Iterative estimation procedures require starting values for the coefficients of the model. There are no general rules for selecting starting values for parameters. Obviously, the closer to the true values, the better, so if you have reasonable guesses for parameter values, these can be useful. In some cases, you can obtain starting values by estimating a restricted version of the model. In general, however, you may have to experiment to find good starting values.

EViews follows three basic rules for selecting starting values:

• For nonlinear least squares type problems, EViews uses the values in the coefficient vector at the time you begin the estimation procedure as starting values.

• For system estimators and ARCH, EViews uses starting values based upon preliminary single equation OLS or TSLS estimation. In the dialogs for these estimators, the drop-down menu for setting starting values will not appear.

• For selected estimation techniques (binary, ordered, count, censored and truncated), EViews has built-in algorithms for determining the starting values using specific information about the objective function. These will be labeled in the Starting coefficient values dropdown menu as EViews supplied.

In the latter two cases, you may change this default behavior by selecting an item from the Starting coefficient values drop down menu. You may choose fractions of the default starting values, zero, or arbitrary User Supplied.

If you select User Supplied, EViews will use the values stored in the C coefficient vector at the time of estimation as starting values. To see the starting values, double click on the coefficient vector in the workfile directory. If the values appear to be reasonable, you can close the window and proceed with estimating your model.

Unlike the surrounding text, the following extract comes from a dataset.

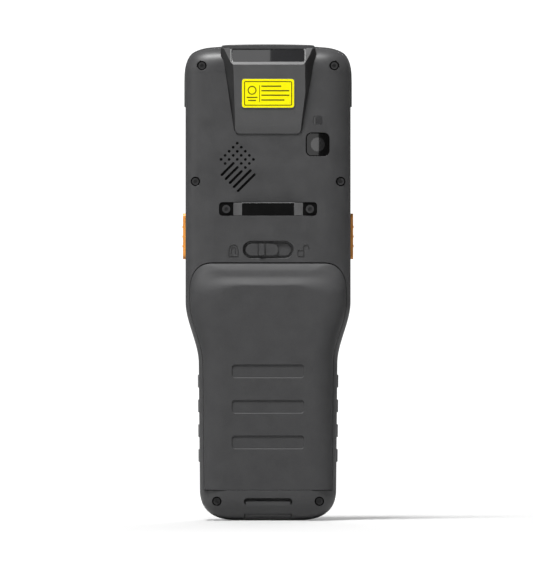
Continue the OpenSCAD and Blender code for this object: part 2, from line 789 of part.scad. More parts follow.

If you wish to change the starting values, first make certain that the spreadsheet view of the coefficient vector is in edit mode, then enter the coefficient values. When you are finished setting the initial values, close the coefficient vector window and estimate your model.

You may also set starting coefficient values from the command window using the PARAM command. Simply enter the param keyword, followed by pairs of coefficients and their desired values:

param c(1) 153 c(2) .68 c(3) .15

sets C(1)=153, C(2)=.68, and C(3)=.15. All of the other elements of the coefficient vector are left unchanged.

Lastly, if you want to use estimated coefficients from another equation, select Proc/Update Coefs from Equation from the equation window toolbar.

For nonlinear least squares problems or situations where you specify the starting values, bear in mind that:

• The objective function must be defined at the starting values. For example, if your objective function contains the expression 1/C(1), then you cannot set C(1) to zero. Similarly, if the objective function contains LOG(C(2)), then C(2) must be greater than zero.

• A poor choice of starting values may cause the nonlinear least squares algorithm to fail. EViews begins nonlinear estimation by taking derivatives of the objective function with respect to the parameters, evaluated at these values. If these derivatives are not well behaved, the algorithm may be unable to proceed.

If, for example, the starting values are such that the derivatives are all zero, you will immediately see an error message indicating that EViews has encountered a “Near Singular Matrix”, and the estimation procedure will stop.

• Unless the objective function is globally concave, iterative algorithms may stop at a local optimum. There will generally be no evidence of this fact in any of the output from estimation.

If you are concerned with the possibility of local optima, you may wish to select various starting values and see whether the estimates converge to the same values. One common suggestion is to estimate the model and then randomly alter each of the estimated coefficients by some percentage, then use these new coefficients as starting values in estimation.

Derivative Computation

In many EViews estimation procedures, you can specify the form of the function for the mean equation or the objective function. For example, when estimating a regression model, you may specify an arbitrary nonlinear expression in the coefficients. In these cases, when estimating the model, EViews needs to compute derivatives of the user-specified function. EViews uses two techniques for evaluating derivatives: numeric (finite difference) and analytic.

In most cases, you need not worry about the settings for the derivative computation. The EViews estimation engine will generally employ analytic expressions for the derivatives, if possible, or will compute high numeric derivatives, switching between lower precision computation early in the iterative procedure and higher precision computation for later iterations and final computation.

For the legacy optimizer, EViews may offer you with the option of computing analytic expressions for these derivatives (if possible), or computing finite difference numeric derivatives in cases where the derivative is not constant. Furthermore, if numeric derivatives are computed, you can choose whether to favor speed of computation (fewer function evaluations) or whether to favor accuracy (more function evaluations)

The some cases, EViews will offer you settings for controlling the derivative taking:

• By default, EViews will fill the options dialog with the global estimation settings. If the Use numeric only setting is chosen, EViews will only compute the derivatives using finite difference methods. If this setting is not checked, EViews will attempt to compute analytic derivatives, and will use numeric derivatives only where necessary.

• EViews will ignore the numeric derivative setting and use an analytic derivative whenever a coefficient derivative is a constant value.

• For some procedures where the range of specifications allowed is limited (e.g., VARs, pools), EViews always uses analytic first and/or second derivatives, whatever the values of these settings.

• In a limited number of cases, EViews will always use numeric derivatives. For example, selected GARCH (see “Derivative Methods”) and state space models always use numeric derivatives. As noted above, MA coefficient derivatives are always computed numerically.

• Logl objects always use numeric derivatives unless you provide the analytic derivatives in the specification.

Where relevant, the estimation options dialog allows you to control the method of taking derivatives. For example, the options dialog for standard regression allows you to override the use of EViews analytic derivatives. If you elect to use EViews legacy estimation, the dialog will also allow you to choose between favoring speed or accuracy in the computation of any numeric derivatives (note that the additional LS and TSLS options are discussed in detail in “Additional Regression Tools”).

Computing the more accurate numeric derivatives requires additional objective function evaluations. EViews legacy computes numeric derivatives using either a one-sided finite difference (favor speed), or using a four-point routine using Richardson extrapolation (favor precision). Additional details are provided in Kincaid and Cheney (1996). The newer EViews engine computes derivatives in an adaptive method to achieve high precision.

Analytic derivatives will often be faster and more accurate than numeric derivatives, especially if the analytic derivatives have been simplified and carefully optimized to remove common subexpressions. Numeric derivatives will sometimes involve fewer floating point operations than analytic, and in these circumstances, may be faster.